I'm curious how others handle the probing questions from those sometimes too nosy but well meaning individuals. What comes to mind most is "When are you going to get married? Have a baby? Buy a house? Time is not on your side you know!" Obviously the response is not the same for Grandma as it is for the new neighbor next door. Personally, I don't think I ever want kids. When I make this statement, its usually met with, you'll change your mind at the last minute, just give it time. Infuriating to me! Who says we can't be happy if we choose not follow the traditional path of get married, buy a house, have kids? Thoughts?
No kidding! My sister had a difficult time getting preggers and ended up with just one daughter - my darling niece. She has put up with all of the same questions, non-stop. I guess people really are the same the world round. Different ass, same question! :)

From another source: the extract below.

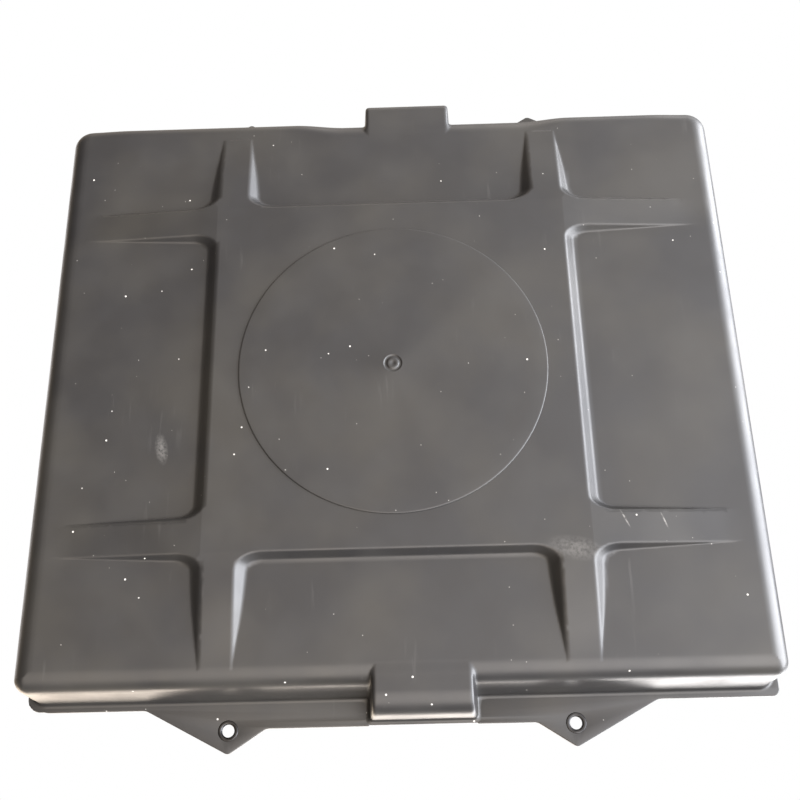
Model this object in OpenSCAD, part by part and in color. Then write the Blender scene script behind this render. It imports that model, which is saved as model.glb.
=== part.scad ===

It's incredibly frustrating that someone feels so entitled to know such personal information. To me, its akin to asking how much someone makes. Or what hemorrhoid cream they use!
I am able to floor these people with one single response, "I am a lesbian". It is amazing how that stops all questions relating to when you are going to get married and have kids. If you are gay, these types of people don't want you to be able to get married and raise a family.
It is sad. The laws in Australia that make it illegal for gay people to marry and adopt children makes my blood boil. But if I was angry all the time about the inequality gay people have in this country then I would get no joy out of life. Instead, I choose to laugh at the people who on telling them you are gay totally freak out. I love to challenge people's prejudices.
I seem to have lost the question of when are you getting married due to the fact that I have lots of nephews and nieces that are in the right age group (mid to late 20s) who are getting the questions instead. Makes it much more interesting for me to watch the conversation rather than have to scan through my mind for a realistic, honest answer which wont come across as being rude and nasty. (should expain that I was an aunt by the time I was 10 years old and I come from a BIG family.)
I have also stated that I really dont want kids and most people dont believe me- apparantly they know me better than i know myself! what was I thinking? ("but you would make such a good mother as you're so calm". Yes i am calm as i know I can hand the child back again, it's not coming home with me!)
I now am saving to buy a house but this seems like a ridiculous concept at the moment. People are paying WAY too much for real estate so I'll just keep renting for the time being. we have had many an interest rate rise here in Australia at the moment - some of it to stop the inflation and a lot in reaction to the low docs loans in USA. Gees I love the idea of deregulated banks and the international money which means there is more to market evaluation than just what is going on in your own country! BUT i digress....
What I find really interesting is the fact that if you live on your own and are happily single people find it hard to deal with you. One woman I work with told me that as I have lived on my own now for over 3 years I will NEVER find anyone as i am totally set in my ways. Ok there is something to the concept of putting an object down and finding it in EXACTLY the same spot 4 days later and maybe I feel freer to walk around my house in various stages of undress as there is no one to comment or run hiding but I dont think I would say that i am set in my ways. Maybe there is the issue I have with taking washing out of the washing machine and putting it into my basket in the 'right' order for hanging on the line BUT I wouldnt say that I am totally committed to this idiosyncracy. I have heard of couples who are totally set in their ways and i love going to visit them as i can then laugh at the "order" they have in their lives.
I also think that living on my own has helped a great deal with the question of marriage and children. It seems obvious to the passer by that I am on my own and they dont want to ask me in case I have an emotional breakdown of some sort in front of them. (the qestion then becomes for the passerby 'what do I do with the woman who has totally lost it and is crying hysterically/beating her fists into my chest/screaming like a banshee/comatosed in the corner screaming for her mother?')
My thoughts are that I always thought up until about 4 years ago that I had to get married and had to have children. Now I am glorifying in the fact that I am able to say "no" to both those things and feel comfortable within my own skin. I think that confidence emanates from me and people dont ask as often.